UNICEF und die Kinderschutzorganisation ECPAT fordern die Bundesregierung, Internetprovider und Öffentlichkeit zum verstärkten Kampf gegen sexuelle Ausbeutung von Kindern auf. „Kinderpornografie und Kinderhandel haben sich zu riesigen Märkten mit enormen Gewinnspannen entwickelt“, sagte die stellvertretende UNICEF-Direktorin Hilde Johnson in Berlin bei der Konferenz „Kinder sind unverkäuflich!“. Die von UNICEF, ECPAT und der Friedrich-Ebert-Stiftung organisierte Tagung dient der Vorbereitung des 3. Weltkongresses gegen sexuelle Ausbeutung von Kindern und Jugendlichen im November 2008 in Rio de Janeiro. Unser Juni-Thema zum Schutz des Kindeswohls - national und international – wollte deshalb konstruktiv weiterführende Gedanken ermöglichen, die über den Monat hinausführen und den Verantwortungs-Horizont der Programmnutzer/-innen über das Jahr hinweg im Fluss halten und erweitern. Das trifft übrigens inzwischen für die Mehrzahl unserer erarbeiteten Kernthemen zu.

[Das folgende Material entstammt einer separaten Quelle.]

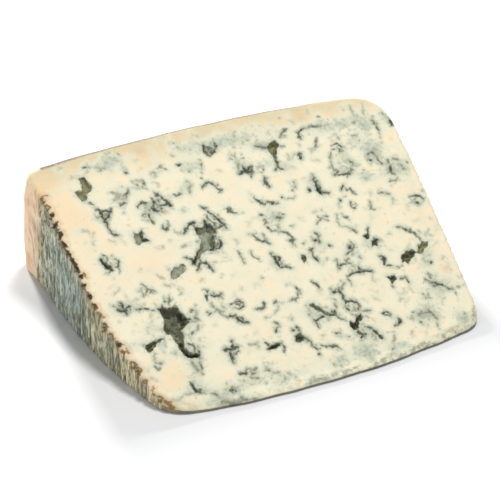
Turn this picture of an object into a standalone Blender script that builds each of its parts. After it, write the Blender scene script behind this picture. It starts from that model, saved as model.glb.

Und wir sollten einen weiteren Internationalen Gedenktag im Juni in den Zusammenhang mit Kindern und Jugendlichen setzen. Anlässlich des Weltflüchtlingstags am 20. Juni ruft UNICEF zu verstärkter Hilfe für die Kinder im Irak auf. Fünf Jahre nach dem Beginn des Krieges bestimmten Unsicherheit, Gewalt, Angst und Armut ihr Leben. Seit 2006 mussten über 850.000 Kinder und Jugendliche mit ihren Familien ihre Häuser verlassen und sind seither innerhalb des Landes auf der Flucht. Fast jedes zweite Kind im Grundschulalter gehe nicht zur Schule. Die Aufzählung der Leiden dieser heranwachsenden Generation ließe sich fortsetzen. Wir werden darauf zurückkommen und den Themenbereich so anreichern, dass er unsere Lerner weiterhin sensibel dazu befähigt, auch über die Fremdsprache für die Probleme, also für die Rechte der Kinder einzutreten. „Wer die Kinder verliert, der verliert nicht nur den Krieg, sondern auch die Zukunft“, diese merkenswerte Feststellung der internationalen UNICEF-Botschafterin Vanessa Redgrave begegnet dem Anliegen von Hans Bertram: „Das kindliche Wohlbefinden ist ein zentrales Element der Zukunftsgestaltung einer jeden Gesellschaft.“

In der Riverboat - Sendung vom 4. Juli im Mitteldeutschen Rundfunk legte der Autor Jürgen Todenhöfer mit äußerster Nachdrücklichkeit dem Freitagabend-Publikum sein Buch „Warum tötest du, Zaid?“ ans Herz. Wenn wir mit dem Kauf dieses Anti-Kriegsbuchs das Leid der irakischen Kinder mit-lindern können, wozu der Autor leidenschaftlich aufruft, bestellen wir den Titel schleunigst in der Buchhandlung um die Ecke.